At Defy Tyrants, we are so thankful to see how churchmen have been writing and speaking about the Magdeburgers since we published the first-ever English translation of the Magdeburg Confession in 2012.

May Christ be praised!

[ 2-minute video on Magdeburg ]

Click here to read Part 1 of Lessons from Magdeburg.

An excerpt from the article: The Magdeburgers were not pessimistic. The confession of the church is never pessimistic. We are the church militant, so we fight. But we fight with the outcome of the battle already determined, that the head of the serpent is crushed, and that every knee will bow to our Lord in heaven and on earth and below the earth, and every tongue confess that Jesus Christ is Lord to the glory of God the Father.

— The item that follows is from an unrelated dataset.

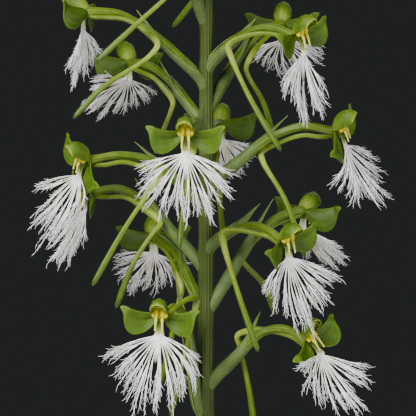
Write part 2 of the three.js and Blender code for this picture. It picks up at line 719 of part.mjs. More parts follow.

So the Magdeburgers, as military defeat seemed to loom over them and they’d been abandoned by the other cities and had every earthly reason to be pessimistic, the Magdeburgers write, “The enemy’s recent victory should not give them occasion to condemn Luther’s cause or to be overly haughty, nor should it lead the pious to be overly distressed. The cause of the prophets, of Christ, and of the apostles first truly began to come to light in their oppression, and they themselves began to be more glorious after their death. For this purpose, in fact, God appointed His prophets and apostles, that they might go forth and bear fruit, and that their fruit may remain, that He himself might work power from their weakness, life from their death, glory from their shame, and planting from their being uprooted. And so Luther himself also, though dead, lives to eternity, and the fruit of his work, like the dead man himself, as it were, lives, will live, and will shine to all ages, among still more nations.” That was written while troops surrounded their city and defeat seemed a foregone conclusion. And it smacks of optimism grounded on the reality of God’s Word.

Nor did the Magdeburgers see the cowardice of the other cities and the compromising Lutheran churches to be a reason for despair. Instead, it was another reason for them to confess, to call out the cowardice, call out the compromise, and recall their former brothers to the faith and the fight.

Second, the Magdeburg Confession teaches us that the church and her members are called to make certain confessions at certain times. Obviously we confess the creed every Sunday. Obviously we confess throughout the Church year the incarnation of our Lord, His death and resurrection, His ascension into heaven, the sending of the Spirit, the reign of the holy Trinity over His Church. This is simply our life. But circumstance forces specific confessions. Luther, for instance, was called before the Emperor and told to recant his writings, and he made the good confession and refused to withdraw a word. St. Peter was brought before the Sanhedrin and told to stop preaching Jesus, and he said, “We ought to obey God rather than man” (Acts 5:29). The Magdeburgers were told to worship like Roman Catholics and they answered by burning everything outside their city, locking their gates, and putting up armed resistance to the Emperor, together with their great Confession published during the siege.